**** AVAILABLE DATA ****
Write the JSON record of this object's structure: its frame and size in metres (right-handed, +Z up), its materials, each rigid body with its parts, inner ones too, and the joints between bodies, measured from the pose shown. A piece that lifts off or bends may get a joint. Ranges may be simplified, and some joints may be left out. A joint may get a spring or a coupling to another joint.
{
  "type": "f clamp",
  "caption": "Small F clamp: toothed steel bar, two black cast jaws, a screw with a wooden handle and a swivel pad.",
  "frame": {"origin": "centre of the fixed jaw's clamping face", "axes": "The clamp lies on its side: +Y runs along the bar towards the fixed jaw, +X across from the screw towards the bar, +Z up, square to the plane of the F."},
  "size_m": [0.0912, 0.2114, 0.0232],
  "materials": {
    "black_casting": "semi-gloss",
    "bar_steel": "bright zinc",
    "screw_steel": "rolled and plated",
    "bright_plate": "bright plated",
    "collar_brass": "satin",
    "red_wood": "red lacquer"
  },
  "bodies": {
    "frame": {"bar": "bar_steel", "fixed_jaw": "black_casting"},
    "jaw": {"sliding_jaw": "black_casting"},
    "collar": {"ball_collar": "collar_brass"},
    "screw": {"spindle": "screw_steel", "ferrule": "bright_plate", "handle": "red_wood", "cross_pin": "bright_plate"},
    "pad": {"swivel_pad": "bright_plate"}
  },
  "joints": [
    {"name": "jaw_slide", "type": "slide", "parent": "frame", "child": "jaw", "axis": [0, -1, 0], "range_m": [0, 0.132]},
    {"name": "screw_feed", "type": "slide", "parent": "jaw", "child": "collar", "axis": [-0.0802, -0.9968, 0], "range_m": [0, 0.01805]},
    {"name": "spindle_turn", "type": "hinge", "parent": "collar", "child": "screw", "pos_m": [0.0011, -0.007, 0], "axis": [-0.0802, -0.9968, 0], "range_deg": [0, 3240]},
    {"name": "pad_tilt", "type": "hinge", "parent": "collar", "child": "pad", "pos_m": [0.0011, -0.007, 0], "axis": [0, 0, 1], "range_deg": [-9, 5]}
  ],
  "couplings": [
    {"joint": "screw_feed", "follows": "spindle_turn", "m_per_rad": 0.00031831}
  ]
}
****
STATED TASK: Print all the data exactly.

EXPECTED ANSWER:
Write the JSON record of this object's structure: its frame and size in metres (right-handed, +Z up), its materials, each rigid body with its parts, inner ones too, and the joints between bodies, measured from the pose shown. A piece that lifts off or bends may get a joint. Ranges may be simplified, and some joints may be left out. A joint may get a spring or a coupling to another joint.
{
  "type": "f clamp",
  "caption": "Small F clamp: toothed steel bar, two black cast jaws, a screw with a wooden handle and a swivel pad.",
  "frame": {"origin": "centre of the fixed jaw's clamping face", "axes": "The clamp lies on its side: +Y runs along the bar towards the fixed jaw, +X across from the screw towards the bar, +Z up, square to the plane of the F."},
  "size_m": [0.0912, 0.2114, 0.0232],
  "materials": {
    "black_casting": "semi-gloss",
    "bar_steel": "bright zinc",
    "screw_steel": "rolled and plated",
    "bright_plate": "bright plated",
    "collar_brass": "satin",
    "red_wood": "red lacquer"
  },
  "bodies": {
    "frame": {"bar": "bar_steel", "fixed_jaw": "black_casting"},
    "jaw": {"sliding_jaw": "black_casting"},
    "collar": {"ball_collar": "collar_brass"},
    "screw": {"spindle": "screw_steel", "ferrule": "bright_plate", "handle": "red_wood", "cross_pin": "bright_plate"},
    "pad": {"swivel_pad": "bright_plate"}
  },
  "joints": [
    {"name": "jaw_slide", "type": "slide", "parent": "frame", "child": "jaw", "axis": [0, -1, 0], "range_m": [0, 0.132]},
    {"name": "screw_feed", "type": "slide", "parent": "jaw", "child": "collar", "axis": [-0.0802, -0.9968, 0], "range_m": [0, 0.01805]},
    {"name": "spindle_turn", "type": "hinge", "parent": "collar", "child": "screw", "pos_m": [0.0011, -0.007, 0], "axis": [-0.0802, -0.9968, 0], "range_deg": [0, 3240]},
    {"name": "pad_tilt", "type": "hinge", "parent": "collar", "child": "pad", "pos_m": [0.0011, -0.007, 0], "axis": [0, 0, 1], "range_deg": [-9, 5]}
  ],
  "couplings": [
    {"joint": "screw_feed", "follows": "spindle_turn", "m_per_rad": 0.00031831}
  ]
}